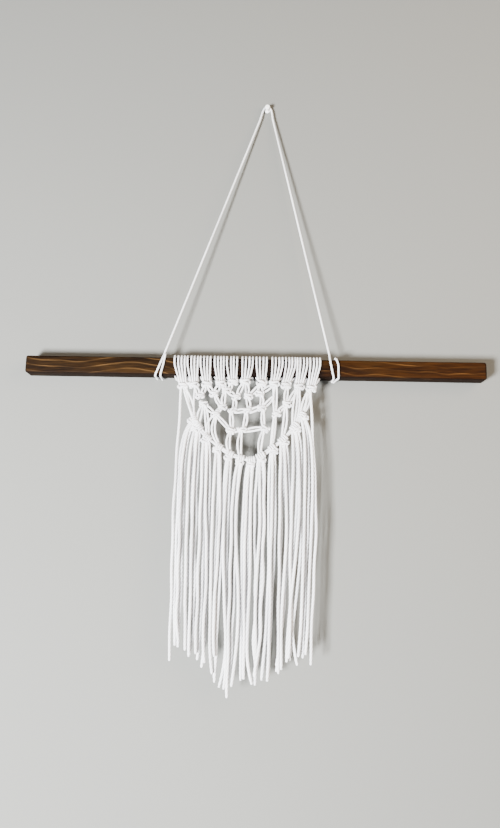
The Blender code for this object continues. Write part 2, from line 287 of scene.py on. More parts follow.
def pine_material():
    """Walnut-stained pine, sawn flat: thin pale lines of latewood wander along a dark ground, with
    streaky fibres, open pores, a redder right end and dark corners where the stain gathered.
    The rings are circles in (y, z) about a heart below the bar, bent by noise."""
    material, shader, wires = new_material("walnut_stained_pine", IOR=1.45, Specular_IOR_Level=0.05)
    x, y, z = wires.node("TexCoord", output=3).parts()
    height = z - BAR_MIDDLE.z
    slow = (x * 8.5).joined(y * 6, z * 6).noise(1.0, 2.0) - 0.5
    waver = (x * 40).joined(y * 60, z * 60).noise(1.0, 2.0) - 0.5
    heart_y, heart_z, ring_gap = 0.022, 0.046, 0.0075
    across = y + heart_y + 0.02 * slow
    up = height + heart_z + 0.034 * slow + 0.0024 * waver
    ring = (across * across + up * up) ** 0.5 / ring_gap
    late = (ring.fraction() ** 4.6).limits(0.15, 0.95)
    strong = (x * 16).joined(y * 45, z * 130).noise(1.0, 1.0).limits(0.36, 0.68)
    fibres = (x * 55).joined(y * 1300, z * 1300).noise(1.0, 3.0, 0.65)
    pores = (x * 60).joined(y * 2400, z * 2400).noise(1.0, 1.0).limits(0.6, 0.7)
    patches = (x * 10).joined(y * 34, z * 60).noise(1.0, 2.0)
    red = (x * 4 + 0.1 + waver).limits(-0.2, 1.0)
    deep = red.tint((0.0016, 0.0005, 0.0001), (0.0030, 0.0005, 0.0001))
    body = red.tint((0.0155, 0.0064, 0.0008), (0.0220, 0.0066, 0.0006))
    pale = red.tint((0.080, 0.042, 0.0140), (0.096, 0.0415, 0.0100))
    ground = (1.3 * (fibres - 0.5) + 1.3 * (patches - 0.5) + 0.52).limits(0.12, 0.9)
    colour = ground.tint(deep, body)
    colour = (late * (0.12 + 0.68 * strong) + 0.10 * fibres * strong).tint(colour, pale)
    # the four long corners, where the stain gathered
    upright = (height.absolute() + 0.0006 * waver).limits(0.0080, 0.0094)
    edges = upright * (y - BAR_MIDDLE.y).absolute().limits(0.0070, 0.0084)
    half_long = BAR_HIGH.x - BAR_MIDDLE.x
    tips = (x - BAR_MIDDLE.x).absolute().limits(half_long - 0.0024, 0.2535)
    colour = (0.75 * edges + 0.5 * pores * (1 - edges)).tint(colour, (0.0030, 0.0012, 0.0005))
    # painted shade: the bar is darker between the cords and on its underside
    between = (1 - (x + 0.0125).absolute().limits(0.074, 0.082)) * 0.8
    under = (0 - height).limits(0.0086, 0.0096)
    colour = between.tint(colour, (0.0012, 0.0005, 0.0003))
    colour = (0.85 * under).tint(colour, (0.0032, 0.0010, 0.0003))
    colour = (0.8 * tips).tint(colour, (0.0022, 0.0008, 0.0003))
    rough = 0.52 + 0.2 * fibres + 0.1 * pores
    bumps = 0.6 * fibres - 0.8 * pores + 0.35 * late
    bump = wires.node("Bump", sockets={"Height": bumps, "Strength": 0.35, "Distance": 0.0004})
    plug(wires, shader, Base_Color=colour, Roughness=rough, Normal=bump)
    return material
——
## What is needed
Copy out the full listing exactly.

## Solution to the exercise
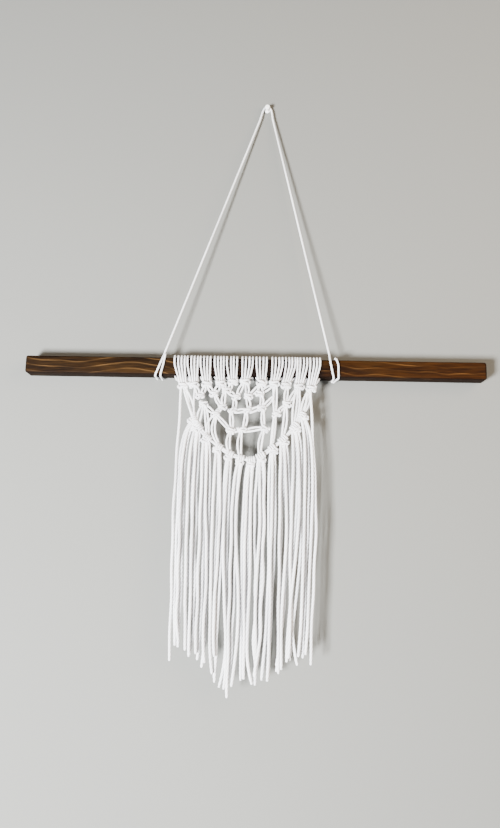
The Blender code for this object continues. Write part 2, from line 287 of scene.py on. More parts follow.
def pine_material():
    """Walnut-stained pine, sawn flat: thin pale lines of latewood wander along a dark ground, with
    streaky fibres, open pores, a redder right end and dark corners where the stain gathered.
    The rings are circles in (y, z) about a heart below the bar, bent by noise."""
    material, shader, wires = new_material("walnut_stained_pine", IOR=1.45, Specular_IOR_Level=0.05)
    x, y, z = wires.node("TexCoord", output=3).parts()
    height = z - BAR_MIDDLE.z
    slow = (x * 8.5).joined(y * 6, z * 6).noise(1.0, 2.0) - 0.5
    waver = (x * 40).joined(y * 60, z * 60).noise(1.0, 2.0) - 0.5
    heart_y, heart_z, ring_gap = 0.022, 0.046, 0.0075
    across = y + heart_y + 0.02 * slow
    up = height + heart_z + 0.034 * slow + 0.0024 * waver
    ring = (across * across + up * up) ** 0.5 / ring_gap
    late = (ring.fraction() ** 4.6).limits(0.15, 0.95)
    strong = (x * 16).joined(y * 45, z * 130).noise(1.0, 1.0).limits(0.36, 0.68)
    fibres = (x * 55).joined(y * 1300, z * 1300).noise(1.0, 3.0, 0.65)
    pores = (x * 60).joined(y * 2400, z * 2400).noise(1.0, 1.0).limits(0.6, 0.7)
    patches = (x * 10).joined(y * 34, z * 60).noise(1.0, 2.0)
    red = (x * 4 + 0.1 + waver).limits(-0.2, 1.0)
    deep = red.tint((0.0016, 0.0005, 0.0001), (0.0030, 0.0005, 0.0001))
    body = red.tint((0.0155, 0.0064, 0.0008), (0.0220, 0.0066, 0.0006))
    pale = red.tint((0.080, 0.042, 0.0140), (0.096, 0.0415, 0.0100))
    ground = (1.3 * (fibres - 0.5) + 1.3 * (patches - 0.5) + 0.52).limits(0.12, 0.9)
    colour = ground.tint(deep, body)
    colour = (late * (0.12 + 0.68 * strong) + 0.10 * fibres * strong).tint(colour, pale)
    # the four long corners, where the stain gathered
    upright = (height.absolute() + 0.0006 * waver).limits(0.0080, 0.0094)
    edges = upright * (y - BAR_MIDDLE.y).absolute().limits(0.0070, 0.0084)
    half_long = BAR_HIGH.x - BAR_MIDDLE.x
    tips = (x - BAR_MIDDLE.x).absolute().limits(half_long - 0.0024, 0.2535)
    colour = (0.75 * edges + 0.5 * pores * (1 - edges)).tint(colour, (0.0030, 0.0012, 0.0005))
    # painted shade: the bar is darker between the cords and on its underside
    between = (1 - (x + 0.0125).absolute().limits(0.074, 0.082)) * 0.8
    under = (0 - height).limits(0.0086, 0.0096)
    colour = between.tint(colour, (0.0012, 0.0005, 0.0003))
    colour = (0.85 * under).tint(colour, (0.0032, 0.0010, 0.0003))
    colour = (0.8 * tips).tint(colour, (0.0022, 0.0008, 0.0003))
    rough = 0.52 + 0.2 * fibres + 0.1 * pores
    bumps = 0.6 * fibres - 0.8 * pores + 0.35 * late
    bump = wires.node("Bump", sockets={"Height": bumps, "Strength": 0.35, "Distance": 0.0004})
    plug(wires, shader, Base_Color=colour, Roughness=rough, Normal=bump)
    return material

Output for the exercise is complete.